The parent-child relationship between “bean” and “shield” is not reflected in the returned table. This relation only exist in the runtime scene-graph, i.e. how objects are transformed together. Re-parenting an object never changes its id.

local bean_ids = collectionfactory.create("#bean_factory")
go.set_scale(0.5, bean_ids[hash("/bean")])
pprint(bean_ids)
-- DEBUG:SCRIPT:
-- {
--   hash: [/shield] = hash: [/collection0/shield], -- <1>
--   hash: [/bean] = hash: [/collection0/bean],
-- }
  1. A prefix /collection[N]/, where [N] is a counter, is added to the id to uniquely identify each instance:

Properties

When spawning a collection, you can pass property parameters to each game object by constructing a table where the keys are object ids and the values are tables with the script properties to set.

local props = {}
props[hash("/bean")] = { shield = false }
local ids = collectionfactory.create("#bean_factory", nil, nil, props)

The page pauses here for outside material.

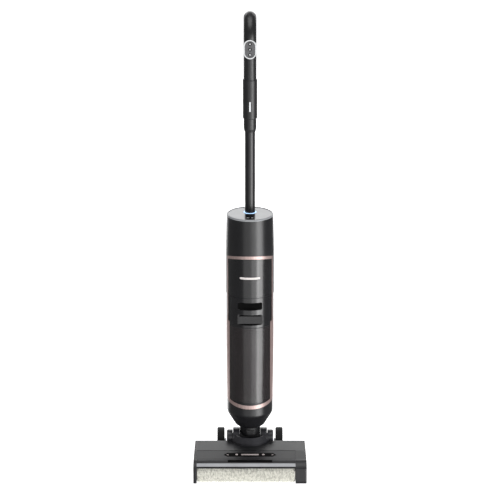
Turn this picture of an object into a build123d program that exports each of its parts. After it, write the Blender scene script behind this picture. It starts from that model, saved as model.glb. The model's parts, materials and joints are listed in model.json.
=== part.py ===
from build123d import *
from math import atan2, cos, degrees, hypot, radians, sin
import os

# Cordless wet dry floor scrubber, standing upright.
# Frame: millimetres, +X to the right seen from the front, +Y to the rear, +Z up.
# The origin is on the floor, under the centre of the machine.

# ---------------------------------------------------------------- driving dimensions (mm)
# cleaning head
HEAD_WIDTH = 280.0
HEAD_REAR_TAPER = 3.0
HEAD_FRONT_Y = -112.3
HEAD_REAR_Y = 14.5
HEAD_FLOOR_GAP = 2.0
BASE_FLOOR_Z = 8.0
WALL_TOP_ABOVE_ROLLER = 9.0
SIDE_WALL = 8.3
DRIVE_CAP_WIDTH = 25.0
WALL = 2.5
# roller and its cover
ROLLER_RADIUS = 27.0
PILE_DEPTH = 7.0
ROLLER_FRONT_Y = -112.5
ROLLER_END_GAP = 0.6
CHAMBER_GAP = 2.6
COVER_WALL = 1.9
COVER_LIP_ANGLE = 35.0
COVER_WINDOW_LOW = 43.0
COVER_WINDOW_HIGH = 60.0
CREASE_Y = -41.5
CREASE_RISE = 5.5
DECK_RISE = 3.0
COVER_FIT = 0.3
FINGER_SLOT_WIDTH = 110.0
BADGE_HALF_WIDTH = 65.5
BADGE_DEPTH = 1.0
BADGE_LENGTH = 18.0
BADGE_BAR_WIDTH = 44.0
BADGE_BAR_HEIGHT = 6.0
BADGE_STUD_RADIUS = 2.4
BADGE_STUD_OFFSET = 33.0
# what drives the roller
BEARING_RADIUS = 9.0
ROLLER_PIN_RADIUS = 5.0
ROLLER_SHAFT_RADIUS = 4.0
PLUG_LENGTH = 14.0
MOTOR_RADIUS = 14.0
MOTOR_SHAFT = 2.5
MOTOR_Y = -22.0
MOTOR_Z = 29.0
PULLEY_RADIUS = 10.0
BELT_THICKNESS = 1.6
BELT_WIDTH = 8.0
SQUEEGEE_THICKNESS = 3.0
SQUEEGEE_STEP = 1.0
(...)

Supposing the “bean” game object in “bean.collection” defines the “shield” property. The Script property manual contains information on script properties.

-- bean/controller.script
go.property("shield", true)

function init(self)
    if not self.shield then
        go.delete("shield")
    end     
end

Dynamic loading of factory resources

By checking the Load Dynamically checkbox in the collection factory properties, the engine postpones the loading of the resources associated with the factory.

Load dynamically

With the box unchecked the engine loads the prototype resources when the collection factory component is loaded so they are immediately ready for spawning.

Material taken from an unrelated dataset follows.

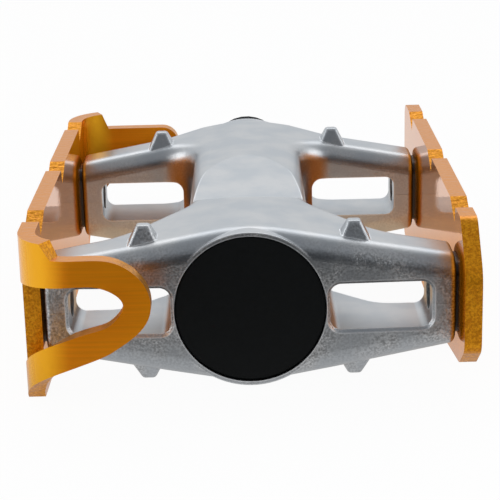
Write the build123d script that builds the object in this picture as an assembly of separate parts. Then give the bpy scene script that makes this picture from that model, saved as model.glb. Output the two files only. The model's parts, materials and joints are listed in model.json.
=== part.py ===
from build123d import *
import math
import os

# Track pedal, in millimetres. Y runs along the spindle towards the crank, Z is up,
# X runs across the two cages. The origin is the centre of the spindle's shoulder.

# Spindle
THREAD_R = 7.14
THREAD_LENGTH = 12.5
THREAD_CHAMFER = 1.0
COLLAR_R = 8.7
COLLAR_WIDTH = 1.6
WRENCH_FLATS = 15.0
WRENCH_WIDTH = 7.0
NECK_R = 7.6
SHAFT_R = 5.3
SHAFT_TIP_R = 4.6
END_THREAD_R = 3.97
CENTRE_DRILL = 1.6

# Body casting
BODY_SETBACK = 12.25
BAR_SPACING = 60.2
BODY_WIDTH = 60.0
BAR_DEPTH = 10.9
OUT_HUB_STEP = 0.8
IN_HUB_STEP = 3.6
IN_HUB_HALF_WIDTH = 8.0
IN_HUB_FLARE = 7.0
HUB_R = 11.7
HUB_FACE_HALF = 12.0
HUB_HALF_HEIGHT = 11.8
ARM_HALF_HEIGHT = 6.9
ARM_END_ROUND = 0.9
CROWN_R = 32.0
EDGE_ROUND = 3.3
FLARE_ROUND = 5.0
WAIST_HALF_WIDTH = 9.3
WAIST_HALF_HEIGHT = 9.8
WAIST_DROP = 4.5
WAIST_RISE = 24.0
WAIST_BLEND = 6.0
WAIST_SINK = 0.1
GUSSET = 10.0
PLATEAU_LENGTH = 18.5
RUNOUT = 5.0
NEAR = 0.01
SHAFT_BORE_R = 6.6
SLOT_INNER = 11.6
SLOT_OUTER = 26.5
SLOT_HEIGHT = 7.0
SLOT_CORNER = 1.6
SLOT_LIP = 0.45
BOSS_OFFSET = 15.4
BOSS_SHIFT = 1.1
BOSS_TIP = 11.9
BOSS_BASE = 4.9
BOSS_DRAFT = 26.0
BOSS_ROUND = 0.7
BOSS_ROOT_SHARE = 0.6
PAD_HEIGHT = 0.4
PAD_LENGTH = 8.0
PAD_WIDTH = 11.0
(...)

With the box checked, you have two options for usage:

Synchronous loading
Call collectionfactory.create() when you want to spawn objects. This will load the resources synchronously, which may cause a hitch, then spawn new instances.
function init(self)
    -- No factory resources are loaded when the collection factory’s
    -- parent collection is loaded. Calling create without
    -- having called load will create the resources synchronously.
    self.go_ids = collectionfactory.create("#collectionfactory")
end

function final(self)  
    -- Delete game objects. Will decref resources.
    -- In this case resources are deleted since the collection
    -- factory component holds no reference.
    go.delete(self.go_ids)

    -- Calling unload will do nothing since factory holds
    -- no references
    collectionfactory.unload("#factory")
end
Asynchronous loading
Call collectionfactory.load() to explicitly load the resources asynchronously. When the resources are ready for spawning, a callback is received.
function load_complete(self, url, result)
    -- Loading is complete, resources are ready to spawn
    self.go_ids = collectionfactory.create(url)
end

function init(self)
    -- No factory resources are loaded when the collection factory’s
    -- parent collection is loaded. Calling load will load the resources.
    collectionfactory.load("#factory", load_complete)
end

function final(self)
    -- Delete game object. Will decref resources.
    -- In this case resources aren’t deleted since the collection factory
    -- component still holds a reference.
    go.delete(self.go_ids)

    -- Calling unload will decref resources held by the factory component,
    -- resulting in resources being destroyed.
    collectionfactory.unload("#factory")
end

Dynamic prototype

It is possible to change which Prototype a collection factory can create by checking the Dynamic Prototype checkbox in the collection factory properties.

Dynamic prototype

When the Dynamic Prototype option is checked the collection factory component can change prototype using the collectionfactory.set_prototype() function. Example:

collectionfactory.unload("#factory") -- unload the previous resources
collectionfactory.set_prototype("#factory", "/main/levels/level1.collectionc")
local ids = collectionfactory.create("#factory")

When the Dynamic Prototype option is set the collection component count cannot be optimized, and the owning collection will use the default component counts from the game.project file.